DATA PROVIDED:
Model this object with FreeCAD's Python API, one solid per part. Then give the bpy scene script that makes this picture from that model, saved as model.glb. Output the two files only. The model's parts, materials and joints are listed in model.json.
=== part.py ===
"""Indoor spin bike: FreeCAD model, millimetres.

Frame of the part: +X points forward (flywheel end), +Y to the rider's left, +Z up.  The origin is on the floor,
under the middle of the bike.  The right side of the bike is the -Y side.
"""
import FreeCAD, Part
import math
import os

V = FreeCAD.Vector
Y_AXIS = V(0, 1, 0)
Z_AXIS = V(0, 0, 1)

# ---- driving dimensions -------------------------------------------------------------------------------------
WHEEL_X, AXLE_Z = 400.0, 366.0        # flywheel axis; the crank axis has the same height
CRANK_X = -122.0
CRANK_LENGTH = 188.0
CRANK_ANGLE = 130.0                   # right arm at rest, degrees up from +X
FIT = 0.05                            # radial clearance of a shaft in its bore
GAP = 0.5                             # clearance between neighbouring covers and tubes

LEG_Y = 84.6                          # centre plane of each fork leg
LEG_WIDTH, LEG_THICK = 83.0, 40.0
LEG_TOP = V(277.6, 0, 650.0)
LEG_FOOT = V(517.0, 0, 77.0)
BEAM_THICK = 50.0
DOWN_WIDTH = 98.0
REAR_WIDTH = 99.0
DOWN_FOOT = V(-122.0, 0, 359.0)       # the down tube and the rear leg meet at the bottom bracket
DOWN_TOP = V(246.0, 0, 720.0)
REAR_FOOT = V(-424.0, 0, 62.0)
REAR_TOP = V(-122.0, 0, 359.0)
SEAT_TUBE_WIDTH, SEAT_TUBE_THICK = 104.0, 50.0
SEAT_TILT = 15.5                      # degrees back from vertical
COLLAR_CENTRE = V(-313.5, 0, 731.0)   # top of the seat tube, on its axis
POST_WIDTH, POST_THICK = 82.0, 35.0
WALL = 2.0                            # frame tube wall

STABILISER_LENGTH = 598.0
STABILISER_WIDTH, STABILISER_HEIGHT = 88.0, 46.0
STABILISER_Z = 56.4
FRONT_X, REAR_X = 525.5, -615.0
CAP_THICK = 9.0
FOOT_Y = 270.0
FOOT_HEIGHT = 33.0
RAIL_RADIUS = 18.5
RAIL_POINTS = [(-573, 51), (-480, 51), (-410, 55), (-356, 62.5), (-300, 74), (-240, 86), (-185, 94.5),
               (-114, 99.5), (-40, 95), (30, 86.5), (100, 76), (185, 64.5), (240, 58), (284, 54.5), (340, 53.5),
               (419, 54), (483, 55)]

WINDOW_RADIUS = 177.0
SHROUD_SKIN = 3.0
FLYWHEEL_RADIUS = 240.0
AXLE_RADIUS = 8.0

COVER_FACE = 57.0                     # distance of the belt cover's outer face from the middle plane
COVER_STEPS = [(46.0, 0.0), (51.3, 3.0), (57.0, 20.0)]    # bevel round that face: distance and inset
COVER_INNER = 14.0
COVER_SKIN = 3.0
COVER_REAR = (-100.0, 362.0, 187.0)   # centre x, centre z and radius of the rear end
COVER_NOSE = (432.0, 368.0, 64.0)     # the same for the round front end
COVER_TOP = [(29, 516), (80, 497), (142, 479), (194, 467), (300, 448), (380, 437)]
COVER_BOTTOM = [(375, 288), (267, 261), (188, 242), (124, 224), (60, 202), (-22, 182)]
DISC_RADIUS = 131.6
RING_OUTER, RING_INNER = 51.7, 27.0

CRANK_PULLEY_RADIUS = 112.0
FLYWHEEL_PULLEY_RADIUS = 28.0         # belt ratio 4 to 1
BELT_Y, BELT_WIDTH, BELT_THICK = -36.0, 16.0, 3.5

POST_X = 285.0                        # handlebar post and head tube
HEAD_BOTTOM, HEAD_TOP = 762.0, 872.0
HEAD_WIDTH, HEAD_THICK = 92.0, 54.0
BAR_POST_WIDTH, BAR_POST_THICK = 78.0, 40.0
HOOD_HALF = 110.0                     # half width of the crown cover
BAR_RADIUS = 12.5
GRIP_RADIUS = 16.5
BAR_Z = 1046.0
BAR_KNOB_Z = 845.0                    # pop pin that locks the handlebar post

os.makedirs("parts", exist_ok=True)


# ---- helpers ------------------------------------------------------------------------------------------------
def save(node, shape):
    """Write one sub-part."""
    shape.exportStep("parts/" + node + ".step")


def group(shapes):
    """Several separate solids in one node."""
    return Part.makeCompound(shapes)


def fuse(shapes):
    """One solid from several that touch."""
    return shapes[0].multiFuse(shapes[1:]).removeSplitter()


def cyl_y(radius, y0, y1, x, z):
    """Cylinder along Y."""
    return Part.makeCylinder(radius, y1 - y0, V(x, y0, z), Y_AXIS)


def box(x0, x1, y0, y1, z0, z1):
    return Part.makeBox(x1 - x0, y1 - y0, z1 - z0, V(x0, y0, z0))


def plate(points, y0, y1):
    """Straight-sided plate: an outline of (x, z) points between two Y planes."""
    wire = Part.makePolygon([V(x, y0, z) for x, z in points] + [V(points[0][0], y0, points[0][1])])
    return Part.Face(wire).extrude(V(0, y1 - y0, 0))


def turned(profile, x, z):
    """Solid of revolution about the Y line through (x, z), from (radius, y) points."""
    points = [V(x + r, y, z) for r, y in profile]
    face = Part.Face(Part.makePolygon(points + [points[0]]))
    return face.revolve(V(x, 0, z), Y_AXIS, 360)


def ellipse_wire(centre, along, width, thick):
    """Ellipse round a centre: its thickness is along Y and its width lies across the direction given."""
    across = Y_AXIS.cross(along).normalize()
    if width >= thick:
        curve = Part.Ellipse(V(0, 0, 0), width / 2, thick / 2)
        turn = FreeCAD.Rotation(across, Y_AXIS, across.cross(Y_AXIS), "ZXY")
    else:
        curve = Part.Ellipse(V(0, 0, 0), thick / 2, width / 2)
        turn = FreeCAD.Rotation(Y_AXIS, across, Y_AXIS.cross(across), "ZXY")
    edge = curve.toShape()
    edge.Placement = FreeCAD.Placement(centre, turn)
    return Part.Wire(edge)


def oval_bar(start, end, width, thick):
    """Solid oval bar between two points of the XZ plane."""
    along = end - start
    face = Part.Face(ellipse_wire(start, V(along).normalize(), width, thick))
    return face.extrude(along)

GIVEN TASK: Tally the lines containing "model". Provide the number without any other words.

FINISHED EXERCISE: 2